Opinión

La corrupción

Transparencia Internacional (TI) acaba de publicar el informe mundial sobre la percepción de la corrupción correspondiente a 2014.España, se mantiene en el puesto 37 de entre 175 países. En Europa nos superan Grecia e Italia y si se hiciera un ranking de los 30 países europeos, ocuparíamos el lugar 19. Encabezan el ranking Dinamarca, Nueva Zelanda, Finlandia, Suecia, Noruega y Singapur. A la cola de nuevo Eritrea, Libia, Uzbekistan, Irak, Corea del Norte, Sudán, Afganistán, y Somalia.

El abuso de poder, los acuerdos clandestinos, la opacidad, y el soborno siguen castigando gravemente a sociedades de todo el mundo. Mientras que en los países que destacan por su transparencia existen, y se cumplen, los sistemas de acceso a la información y existen normas exigentes de conducta, donde hay más corrupción es donde la rendición de cuentas brilla por su usencia y donde las instituciones públicas son poco eficaces. 

Las autoridades de esta ONG Internacional en España señalan con ocasión de la presentación del informe correspondiente a 2014 que en nuestro país la corrupción no es sistémica aunque se aprecian en el ámbito político, con la complicidad de determinadas empresas, casos preocupantes que la población tiende a generalizar.

La corrupción es un fenómeno universal tan antiguo como el propio ser humano. La conversión del poder público en una suerte de maquinaria de enriquecimiento personal o de grupo no es algo sólo de este tiempo. El uso de los cargos públicos como plataforma para el lucro, la laminación del adversario o la prepotencia no se ha inventado hoy. El mapa de la corrupción política en España ya ha disparado todas las alertas pero no se ataja con la contundencia necesaria mientras el populismo se frota las manos.

Así están las cosas. Bien está que ahora los partidos pretendan revisar sus “códigos éticos” para endurecerlos y presentarse ante los ciudadanos como instituciones regeneradas. La cuestión, sin embargo, no depende exclusivamente de normas o códigos. Claro que éstas y éstos son bien importantes. Por supuesto. El problema es que junto a las normas y a los códigos, es menester que de verdad se renueven los compromisos democráticos por los dirigentes y representantes y que los políticos se dediquen al bien público, a la mejora de las condiciones de vida de la gente. No a satisfacer el ego personal, el protagonismo y, tantas veces, la cuenta corriente.

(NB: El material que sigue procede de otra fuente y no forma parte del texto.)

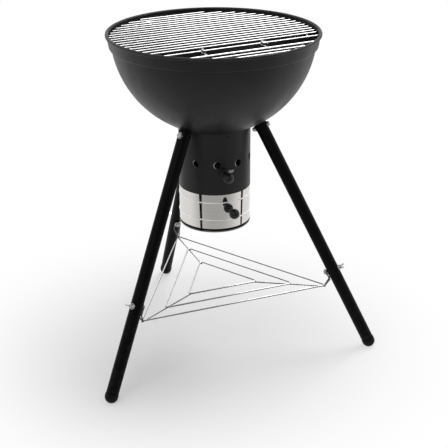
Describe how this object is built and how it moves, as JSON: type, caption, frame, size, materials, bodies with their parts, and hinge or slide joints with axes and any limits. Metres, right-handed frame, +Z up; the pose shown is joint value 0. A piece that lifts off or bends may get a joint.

Desde luego, no es sencillo que el panorama político español vuelva a recuperar sus fundamentos. No se hará de la noche a la mañana porque se sabe que la corrupción pública ha crecido demasiado en este tiempo y que no se puede extirpar de un plumazo. Más bien, de lo que se trata es de reconocer ante la ciudadanía que algunas cosas se han hecho mal. Que no pocos se han aprovechado de su posición política. Que es menester evitar que el personal se perpetúe en los cargos. Que hay que dar entrada en las formaciones políticas a quienes puedan aportar experiencia y eficacia en la gestión en lugar de primar a aduladores, ventajistas y demás aprovechados.

Bienvenidos los códigos y las normas contra la corrupción porque así la gente sabe a qué atenerse. Bienvenidos si se cumplen o se hacen cumplir en lugar de mirar para otro lado cuando no conviene su cumplimiento. Y, junto a las normas y a los códigos, ejemplaridad en el servicio a los ciudadanos. Buena cosa sería que los políticos bajaran más a ras de tierra, que se acercaran más a la convivencia con quienes de verdad sufren y están excluidos del sistema. Cuando los políticos se ocupan en serio de los asuntos de interés general, entonces ordinariamente no hay tiempo para multiplicar la cuenta corriente ni para el uso interesado del cargo público. En cambio, cuando el fin de la actividad política consiste en el cálculo y en la astucia para permanecer en la cúpula como sea, y si es posible con un buen patrimonio, entonces la corrupción pública, de una y otra forma, con más o menos intensidad, está servida. Ahora, que pena, lo contemplamos a diario.